Set down, exactly as written, only the lines starting with the one that holds "obj.parent = None" and ending with the one that holds "YAW, PITCH, ROLL = 18.46, 3.16, .22".

- - -

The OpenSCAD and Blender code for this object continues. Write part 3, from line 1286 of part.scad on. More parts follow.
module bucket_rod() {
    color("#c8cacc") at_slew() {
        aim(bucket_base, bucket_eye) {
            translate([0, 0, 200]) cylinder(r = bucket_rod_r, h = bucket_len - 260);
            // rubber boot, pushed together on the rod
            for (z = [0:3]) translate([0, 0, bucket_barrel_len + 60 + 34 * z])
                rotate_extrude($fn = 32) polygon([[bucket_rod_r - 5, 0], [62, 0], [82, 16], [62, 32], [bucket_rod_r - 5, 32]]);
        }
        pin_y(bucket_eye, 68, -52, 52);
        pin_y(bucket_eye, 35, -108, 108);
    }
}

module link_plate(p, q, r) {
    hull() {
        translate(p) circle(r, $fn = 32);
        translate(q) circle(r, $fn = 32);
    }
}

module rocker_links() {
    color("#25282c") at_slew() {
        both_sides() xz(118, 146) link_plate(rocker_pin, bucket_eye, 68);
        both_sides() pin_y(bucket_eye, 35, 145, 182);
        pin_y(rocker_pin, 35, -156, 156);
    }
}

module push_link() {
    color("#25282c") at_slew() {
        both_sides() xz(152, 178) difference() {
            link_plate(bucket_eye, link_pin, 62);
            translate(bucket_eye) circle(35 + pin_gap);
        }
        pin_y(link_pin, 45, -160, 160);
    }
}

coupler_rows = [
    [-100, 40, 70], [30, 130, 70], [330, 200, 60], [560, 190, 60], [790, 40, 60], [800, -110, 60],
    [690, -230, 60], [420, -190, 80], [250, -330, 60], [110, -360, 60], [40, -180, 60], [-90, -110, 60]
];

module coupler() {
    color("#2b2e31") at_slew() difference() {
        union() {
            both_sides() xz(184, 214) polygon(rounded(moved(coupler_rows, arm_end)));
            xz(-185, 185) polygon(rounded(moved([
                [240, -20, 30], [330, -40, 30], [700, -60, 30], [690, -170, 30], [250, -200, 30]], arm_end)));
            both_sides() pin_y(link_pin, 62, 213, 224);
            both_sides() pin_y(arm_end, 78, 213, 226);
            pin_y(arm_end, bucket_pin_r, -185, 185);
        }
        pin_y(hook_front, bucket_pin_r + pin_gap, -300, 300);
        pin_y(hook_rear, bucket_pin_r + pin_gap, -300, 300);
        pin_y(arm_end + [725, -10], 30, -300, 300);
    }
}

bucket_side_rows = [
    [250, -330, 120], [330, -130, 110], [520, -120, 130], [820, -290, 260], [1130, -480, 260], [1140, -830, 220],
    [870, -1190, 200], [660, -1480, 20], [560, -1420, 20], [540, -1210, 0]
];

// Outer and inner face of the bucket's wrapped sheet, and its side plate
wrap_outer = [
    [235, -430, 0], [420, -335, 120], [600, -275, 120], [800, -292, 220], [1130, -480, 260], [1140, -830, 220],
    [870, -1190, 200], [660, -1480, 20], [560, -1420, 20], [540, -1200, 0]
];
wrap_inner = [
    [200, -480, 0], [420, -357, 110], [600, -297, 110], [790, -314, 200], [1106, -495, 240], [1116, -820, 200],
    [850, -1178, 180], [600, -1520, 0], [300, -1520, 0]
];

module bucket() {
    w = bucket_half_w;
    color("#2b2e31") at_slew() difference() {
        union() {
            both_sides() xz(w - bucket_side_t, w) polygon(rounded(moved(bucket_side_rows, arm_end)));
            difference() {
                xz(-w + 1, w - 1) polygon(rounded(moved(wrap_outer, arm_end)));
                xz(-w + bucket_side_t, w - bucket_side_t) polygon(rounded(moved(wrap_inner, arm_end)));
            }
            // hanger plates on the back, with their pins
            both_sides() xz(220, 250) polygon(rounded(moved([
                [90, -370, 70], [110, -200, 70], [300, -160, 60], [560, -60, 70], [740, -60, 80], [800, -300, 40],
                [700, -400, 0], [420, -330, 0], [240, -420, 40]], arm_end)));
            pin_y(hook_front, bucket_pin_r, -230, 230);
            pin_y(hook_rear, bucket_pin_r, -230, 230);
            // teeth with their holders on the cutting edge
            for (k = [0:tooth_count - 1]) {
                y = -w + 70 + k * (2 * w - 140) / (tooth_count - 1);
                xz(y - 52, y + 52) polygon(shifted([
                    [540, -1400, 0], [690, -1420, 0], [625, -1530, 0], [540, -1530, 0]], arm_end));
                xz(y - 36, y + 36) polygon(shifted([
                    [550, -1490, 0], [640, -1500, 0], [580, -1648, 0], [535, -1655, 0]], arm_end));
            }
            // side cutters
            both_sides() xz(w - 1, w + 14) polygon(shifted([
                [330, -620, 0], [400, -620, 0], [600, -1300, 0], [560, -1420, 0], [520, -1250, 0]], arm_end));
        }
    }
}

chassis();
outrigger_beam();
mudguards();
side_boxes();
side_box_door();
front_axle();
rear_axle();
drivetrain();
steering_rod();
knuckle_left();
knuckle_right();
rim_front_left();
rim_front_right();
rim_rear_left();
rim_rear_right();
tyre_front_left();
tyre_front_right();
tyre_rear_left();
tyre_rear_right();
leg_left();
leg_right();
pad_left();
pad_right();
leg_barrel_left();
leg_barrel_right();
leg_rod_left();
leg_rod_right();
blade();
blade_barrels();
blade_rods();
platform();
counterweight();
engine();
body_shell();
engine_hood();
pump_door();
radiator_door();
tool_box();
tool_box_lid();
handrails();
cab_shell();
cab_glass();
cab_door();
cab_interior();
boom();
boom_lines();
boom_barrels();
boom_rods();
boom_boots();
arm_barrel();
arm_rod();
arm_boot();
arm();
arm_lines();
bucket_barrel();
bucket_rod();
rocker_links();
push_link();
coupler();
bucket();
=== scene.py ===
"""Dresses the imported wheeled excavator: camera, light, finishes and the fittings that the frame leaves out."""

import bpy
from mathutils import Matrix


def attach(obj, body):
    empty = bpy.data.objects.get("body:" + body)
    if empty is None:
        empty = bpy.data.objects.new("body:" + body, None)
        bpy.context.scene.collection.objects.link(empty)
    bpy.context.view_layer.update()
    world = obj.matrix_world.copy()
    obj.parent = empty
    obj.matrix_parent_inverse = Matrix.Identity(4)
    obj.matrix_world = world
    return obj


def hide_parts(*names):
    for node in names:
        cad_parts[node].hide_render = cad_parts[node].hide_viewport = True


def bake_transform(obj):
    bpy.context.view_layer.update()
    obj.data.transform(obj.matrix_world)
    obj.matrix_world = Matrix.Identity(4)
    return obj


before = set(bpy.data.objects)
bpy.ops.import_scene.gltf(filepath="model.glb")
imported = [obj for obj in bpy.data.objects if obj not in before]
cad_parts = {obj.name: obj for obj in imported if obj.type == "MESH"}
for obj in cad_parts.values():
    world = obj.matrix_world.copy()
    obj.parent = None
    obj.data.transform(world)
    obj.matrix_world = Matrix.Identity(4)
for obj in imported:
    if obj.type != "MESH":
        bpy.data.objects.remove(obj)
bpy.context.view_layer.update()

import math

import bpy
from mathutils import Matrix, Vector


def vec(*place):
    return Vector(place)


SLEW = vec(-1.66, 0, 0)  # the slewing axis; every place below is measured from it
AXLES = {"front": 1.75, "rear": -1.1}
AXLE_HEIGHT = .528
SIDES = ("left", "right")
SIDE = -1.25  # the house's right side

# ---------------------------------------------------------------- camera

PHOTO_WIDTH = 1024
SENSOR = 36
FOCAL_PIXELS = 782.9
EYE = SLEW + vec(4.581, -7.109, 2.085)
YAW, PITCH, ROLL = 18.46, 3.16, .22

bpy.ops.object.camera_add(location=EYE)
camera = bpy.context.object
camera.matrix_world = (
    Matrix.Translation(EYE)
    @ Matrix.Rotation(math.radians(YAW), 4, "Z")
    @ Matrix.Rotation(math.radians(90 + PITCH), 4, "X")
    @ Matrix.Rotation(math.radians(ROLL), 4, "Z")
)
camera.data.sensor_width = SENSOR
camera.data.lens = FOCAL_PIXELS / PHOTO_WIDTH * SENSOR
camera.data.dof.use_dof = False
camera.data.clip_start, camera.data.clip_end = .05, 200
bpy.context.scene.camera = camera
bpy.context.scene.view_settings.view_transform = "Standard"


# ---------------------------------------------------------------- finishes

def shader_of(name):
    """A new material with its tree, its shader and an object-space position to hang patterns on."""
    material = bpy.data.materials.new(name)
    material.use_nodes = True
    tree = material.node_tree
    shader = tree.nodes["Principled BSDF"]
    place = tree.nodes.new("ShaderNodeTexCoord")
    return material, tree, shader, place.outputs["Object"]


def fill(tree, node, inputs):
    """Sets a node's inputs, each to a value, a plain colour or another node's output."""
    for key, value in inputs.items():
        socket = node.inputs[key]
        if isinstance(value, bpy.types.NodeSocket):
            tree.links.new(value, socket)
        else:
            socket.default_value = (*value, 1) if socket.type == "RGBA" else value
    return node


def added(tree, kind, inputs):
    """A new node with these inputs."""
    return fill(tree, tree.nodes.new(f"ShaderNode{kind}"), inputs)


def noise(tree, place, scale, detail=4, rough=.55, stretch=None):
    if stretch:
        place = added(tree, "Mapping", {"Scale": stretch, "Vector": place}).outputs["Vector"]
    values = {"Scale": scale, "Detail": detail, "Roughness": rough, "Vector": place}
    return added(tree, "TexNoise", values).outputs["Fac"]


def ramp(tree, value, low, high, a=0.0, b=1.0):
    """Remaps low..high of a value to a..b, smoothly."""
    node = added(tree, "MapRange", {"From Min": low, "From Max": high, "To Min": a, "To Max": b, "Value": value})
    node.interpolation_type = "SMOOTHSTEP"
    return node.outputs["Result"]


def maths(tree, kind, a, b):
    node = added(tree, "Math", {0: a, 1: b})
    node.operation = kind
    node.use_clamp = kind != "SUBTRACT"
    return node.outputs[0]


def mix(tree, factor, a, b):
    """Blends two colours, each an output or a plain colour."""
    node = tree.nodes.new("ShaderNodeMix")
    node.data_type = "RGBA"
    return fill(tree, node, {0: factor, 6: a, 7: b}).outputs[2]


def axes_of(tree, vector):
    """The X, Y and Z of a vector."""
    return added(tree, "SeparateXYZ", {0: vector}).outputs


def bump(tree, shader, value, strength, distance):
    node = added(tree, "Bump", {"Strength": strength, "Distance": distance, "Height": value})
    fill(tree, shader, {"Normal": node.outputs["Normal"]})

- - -

- **EXERCISE ANSWER**
    obj.parent = None
    obj.data.transform(world)
    obj.matrix_world = Matrix.Identity(4)
for obj in imported:
    if obj.type != "MESH":
        bpy.data.objects.remove(obj)
bpy.context.view_layer.update()

import math

import bpy
from mathutils import Matrix, Vector


def vec(*place):
    return Vector(place)


SLEW = vec(-1.66, 0, 0)  # the slewing axis; every place below is measured from it
AXLES = {"front": 1.75, "rear": -1.1}
AXLE_HEIGHT = .528
SIDES = ("left", "right")
SIDE = -1.25  # the house's right side

# ---------------------------------------------------------------- camera

PHOTO_WIDTH = 1024
SENSOR = 36
FOCAL_PIXELS = 782.9
EYE = SLEW + vec(4.581, -7.109, 2.085)
YAW, PITCH, ROLL = 18.46, 3.16, .22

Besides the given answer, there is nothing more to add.